As we look to 2022 and beyond, we must commit to funding three critical programs to better support students assigned to struggling schools:

First, we need to fully fund high quality pre-kindergarten for all low-income students. High quality pre-k has been shown to increase participants’ cognitive and social-emotional skills, health outcomes and long-term employment trajectories, while also reducing male participants’ criminal activity.

In addition, for every dollar spent on high-quality birth-to-five programs for disadvantaged children, including pre-kindergarten, taxpayers can expect a 13 percent per annum return on their investment – with, perhaps not surprisingly, the greatest returns associated with programs at the earliest stages of life. Yet only 34 percent of four-year-old and six percent of three-year-old children are enrolled in state funded pre-K. We must change that.

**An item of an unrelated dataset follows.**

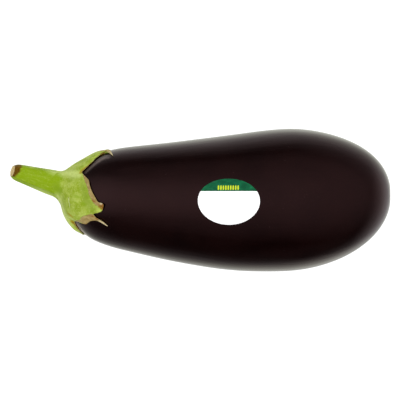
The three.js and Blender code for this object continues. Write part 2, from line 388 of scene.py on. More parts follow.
def stalk_point(along, turn, swell=1.0):
    """A point of the stalk's surface; swell widens or narrows it."""
    along, turn = np.broadcast_arrays(np.asarray(along, float), np.asarray(turn, float))
    angle = np.radians(turn)[..., None]
    axis = stalk_axis(along)
    side = unit(np.array([0.0, 1.0, 0.0]) - axis * axis[..., 1:2])
    up = np.cross(side, axis)
    radius = glide_through(STALK_SHARES, STALK_RADII, along / STALK_LENGTH) * swell
    for middle, height, half_width in STALK_RIDGES:
        ridge = np.exp(-(turn_apart(turn, middle) / half_width) ** 2)
        radius = radius + height * ridge * swell
    return stalk_line(along) + radius[..., None] * (side * np.cos(angle) + up * np.sin(angle))


print("stalk length in mm:", round(float(STALK_LENGTH), 2), "collar at", collar.round(2))

# %% [markdown]
# ## A piece from rings
# Stalk, calyx, prickle and label are all grown from rings that have their own shapes. Moving
# each vertex by hand would take days, so every vertex carries the number of its spoke and of its
# ring. Code reads the numbers after each extrusion and puts the vertices in their places.

# %% Grow a piece from rings
SPOKE, RING = "spoke", "ring"


def select_ring(mesh, numbers):
    """Selects the vertices of these rings and nothing else."""
    bpy.ops.mesh.select_all(action="DESELECT")
    bench = bmesh.from_edit_mesh(mesh)
    ring_number = bench.verts.layers.int[RING]
    for vertex in bench.verts:
        vertex.select = vertex[ring_number] in numbers
    bench.select_flush_mode()
    bmesh.update_edit_mesh(mesh)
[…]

Second, we must ensure that every student assigned to a low-performing school can attend full-day kindergarten. Only 17 states and the District of Columbia require children to attend full-day kindergarten. Yet, study after study shows students who participate in full-day kindergarten outperform similar students in half-day programs, with both short-term and long-term gains in reading and math. In turn, these gains narrow later achievement gaps between students enrolled in low-performing school districts and those of their more advantaged peers.

Third, we should fund and implement robust after-school tutoring programs that identify children falling behind in early years and provide help via one-on-one or small group instruction so they are able to catch up and then climb up the educational ladder. A meta-analysis of 96 tutoring studies found that, on average, students participating in tutoring programs made gains consistent with moving from the 50th to the 66th percentile of student performance. Moreover, gains were largest for students in the earliest grades.

We can’t achieve these goals overnight, but we must begin pursuing them as quickly and aggressively as possible. During my time as governor of Pennsylvania, we similarly focused on this three-pronged approach to build a foundation for all students they could use as a springboard for lifelong educational success.

The good news is that the Biden administration understands the challenges we face and how this early education approach can significantly improve educational outcomes for vulnerable students. In addition, states are receiving billions of dollars in federal funding as part of COVID-related relief funding, providing an unprecedented opportunity to put new programs into place for younger students.

But those funds will eventually run out, even as the need for them continues. Hence, we must also take advantage of the moment at hand by including pre-k, full-day kindergarten, and tutoring programs as part of the ESSA reauthorization and committing ongoing federal financial support to sustain those programs long after COVID-19 has become a distant memory.

Although the investment will be significant, the benefits will more than exceed the costs over time — not just in terms of return on investment, but also in improved quality of life for both the recipients and the communities in which they live.